The authors employ a rigorous analytical framework based on the dynamical matrix method and Bloch-wave analysis tailored for continuum elastic beams.

• Governing Equations: The system is modeled using harmonic modes where the governing equation is $H|\theta\rangle = 0$. Here, $H$ is a dynamical matrix dependent on frequency $\omega$ (via parameter $\beta = \sqrt[4]{\omega^2 m / EI}$), and $|\theta\rangle$ represents the rotation angles at the joints. The matrix elements are derived analytically from the solution to the beam vibration differential equation.
• Decomposition Strategy:
  • Square Frames: The authors utilize the Kronecker sum property. They demonstrate that the 2D dynamical matrix of a square frame can be decomposed into the Kronecker sum of two 1D continuous beam dynamical matrices ($H_{square} = H_{beam} \otimes I + I \otimes H_{beam}$). This allows the 2D problem to be solved by analyzing 1D constituent beams, which are analogous to Su-Schrieffer-Heeger (SSH) chains.
  • Kagome Frames: Due to the non-orthogonal geometry preventing simple Kronecker decomposition, a distinct analytical approach is used involving semi-infinite lattice analysis and generalized chiral symmetry arguments to derive corner and edge state conditions.
• Existence Criteria: The study derives exact analytical conditions for the existence of topological states based on the relative magnitudes of specific analytical functions ($A, B, C$) derived from beam theory.
• Validation: Theoretical predictions are validated through:
  • Finite Element Simulations (FEM): Using COMSOL Multiphysics to simulate defect-free and defective structures.
  • Defect Analysis: Introducing geometric perturbations (corner, edge, and bulk defects) to test robustness.
  • Heterostructure Construction: Connecting frames with different geometric parameters to observe interface states.

3. Key Contributions

• Exact Analytical Expressions: The paper provides closed-form analytical expressions for the frequencies of bulk states, edge states, and higher-order corner states for both square and kagome grid-like frames.
• Identification Criteria: It establishes precise criteria to distinguish topological modes from bulk modes even when their frequencies overlap (degeneracy). This is achieved by analyzing the signs of specific analytical functions rather than just eigenvalue magnitudes.
• Topological Phase Transition Mapping: The authors map the topological phase transitions in terms of geometric parameters ($l_1, l_2$), identifying exactly where corner states emerge or disappear.
• Robustness Proof: The study theoretically proves and numerically demonstrates that higher-order corner states remain localized and robust even when degenerate with bulk bands, provided they lie within the bandgaps of edge states.

4. Key Results

A. Square Grid-like Frames

• Corner States: Exist at frequencies $\beta_t$ satisfying $2[B(\beta_t l_1)/A(\beta_t l_1) + B(\beta_t l_2)/A(\beta_t l_2)] = 0$. They exist if and only if $|C(\beta_t l_1)/A(\beta_t l_1)| < |C(\beta_t l_2)/A(\beta_t l_2)|$.
• Edge States: Exist in frequency intervals bounded by the solutions of the edge state equation. Crucially, the paper proves that corner states always lie within the bandgaps of edge states (unless a topological transition occurs), ensuring their isolation from edge modes.
• Bulk States: The bulk spectrum is derived as the sum of eigenvalues from two 1D beams. The study confirms that corner states can be degenerate with bulk bands but remain topologically protected.
• Robustness: Simulations show that corner state frequencies shift by less than 2% under geometric defects ($r \in (-0.4, 0.4)$), and localization lengths remain small and positive, confirming high robustness.

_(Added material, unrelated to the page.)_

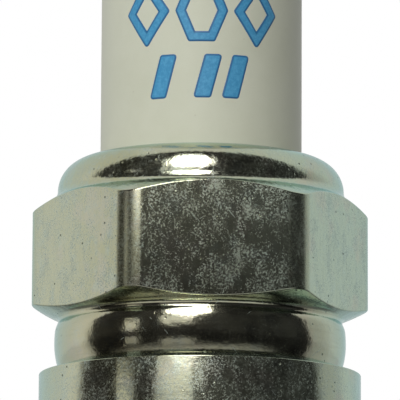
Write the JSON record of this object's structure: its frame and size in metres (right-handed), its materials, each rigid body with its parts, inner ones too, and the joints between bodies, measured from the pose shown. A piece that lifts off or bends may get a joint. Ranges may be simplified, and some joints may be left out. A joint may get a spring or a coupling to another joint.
{
  "type": "spark plug",
  "caption": "Resistor spark plug with a threaded plated-steel shell, hexagon, crush washer, ribbed ceramic insulator, screw-on terminal and fine-wire electrodes.",
  "frame": {"origin": "on the plug's axis, in the plane where the gasket's underside meets the cylinder head", "axes": "+Z along the plug's axis towards the terminal, -Z towards the spark gap; two flats of the hexagon face -Y and +Y; the ground electrode's leg stands at +X"},
  "size_m": [0.018, 0.0172, 0.075],
  "materials": {
    "plated_steel": "bright zinc-nickel plating with a faint yellow-green cast, fine pits on the hexagon's flats",
    "glazed_ceramic": "off-white alumina ceramic with a clear glaze",
    "printed_mark": null,
    "washer_steel": "plain plated sheet steel",
    "talc": "pressed white powder",
    "terminal_steel": "turned and plated steel",
    "terminal_nickel": "bright nickel plate",
    "seal_glass": "fused copper-glass mixture",
    "resistor_compound": "carbon and glass compound",
    "electrode_nickel": "drawn nickel alloy, matt",
    "copper": "plain copper",
    "precious_metal": "ground iridium and platinum alloy"
  },
  "bodies": {
    "plug_body": {"shell": "plated_steel", "insulator": "glazed_ceramic", "insulator_seat_washer": "washer_steel", "lower_packing_ring": "washer_steel", "talc_powder_seal": "talc", "upper_packing_ring": "washer_steel", "terminal_stud": "terminal_steel", "upper_glass_seal": "seal_glass", "resistor": "resistor_compound", "lower_glass_seal": "seal_glass", "centre_electrode": "electrode_nickel", "centre_electrode_core": "copper", "tip_weld": "electrode_nickel", "iridium_tip": "precious_metal", "ground_electrode": "electrode_nickel", "ground_electrode_core": "copper", "platinum_pad": "precious_metal"},
    "crush_gasket": {"gasket": "washer_steel"},
    "screw_terminal": {"terminal_nut": "terminal_nickel"}
  },
  "joints": [
    {"name": "gasket_spin", "type": "hinge", "parent": "plug_body", "child": "crush_gasket", "pos_m": [0, 0, 0.0009], "axis": [0, 0, 1], "continuous": true},
    {"name": "terminal_nut_lift", "type": "slide", "parent": "plug_body", "child": "screw_terminal", "axis": [0, 0, 1], "range_m": [0, 0.006]}
  ]
}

B. Kagome Grid-like Frames

• Corner States: Similar to square frames, corner states satisfy the same frequency equation but exist under the condition $|C(\beta_t l_1)/A(\beta_t l_1)| < |C(\beta_t l_2)/A(\beta_t l_2)|$.
• Edge States: The existence condition is more complex, involving the product of the diagonal term and a specific combination of off-diagonal terms. The study identifies specific frequency ranges (including flat bands) where edge states exist.
• Flat Bands: The kagome frame exhibits infinitely many flat bands (frequency bands independent of wavenumber) due to the lattice geometry.
• Heterostructures: By connecting two frames with swapped geometric parameters ($l_1 \leftrightarrow l_2$), the authors successfully demonstrated the emergence of topological corner states at the interface, validating the bulk-boundary correspondence for higher-order topological heterostructures.

5. Significance

• Theoretical Advancement: This work bridges the gap between discrete topological models (like spring-mass systems) and continuum mechanics. It provides a rare example of exact analytical solutions for higher-order topological states in 2D continuum systems with complex spectra.
• Engineering Application: The concise analytical formulas allow for the direct design of topological frame structures without relying on computationally expensive numerical sweeps. This is critical for:
  • Robust Waveguiding: Designing structures that guide waves along edges or corners without backscattering.
  • Safety Assessment: Identifying specific topological modes that are robust against manufacturing defects or structural damage.
  • Vibration Control: Utilizing topological bandgaps to isolate specific frequencies.
• Methodological Impact: The use of Kronecker sums and analytical decomposition offers a powerful tool for analyzing other complex periodic continuum structures, potentially extending to rectangular or parallelogram frames.

In summary, the paper successfully characterizes the higher-order topological dynamics of grid-like frames, proving that despite spectral overlaps with bulk states, these topological modes are identifiable, analytically predictable, and robust against perturbations, paving the way for their practical application in industrial engineering.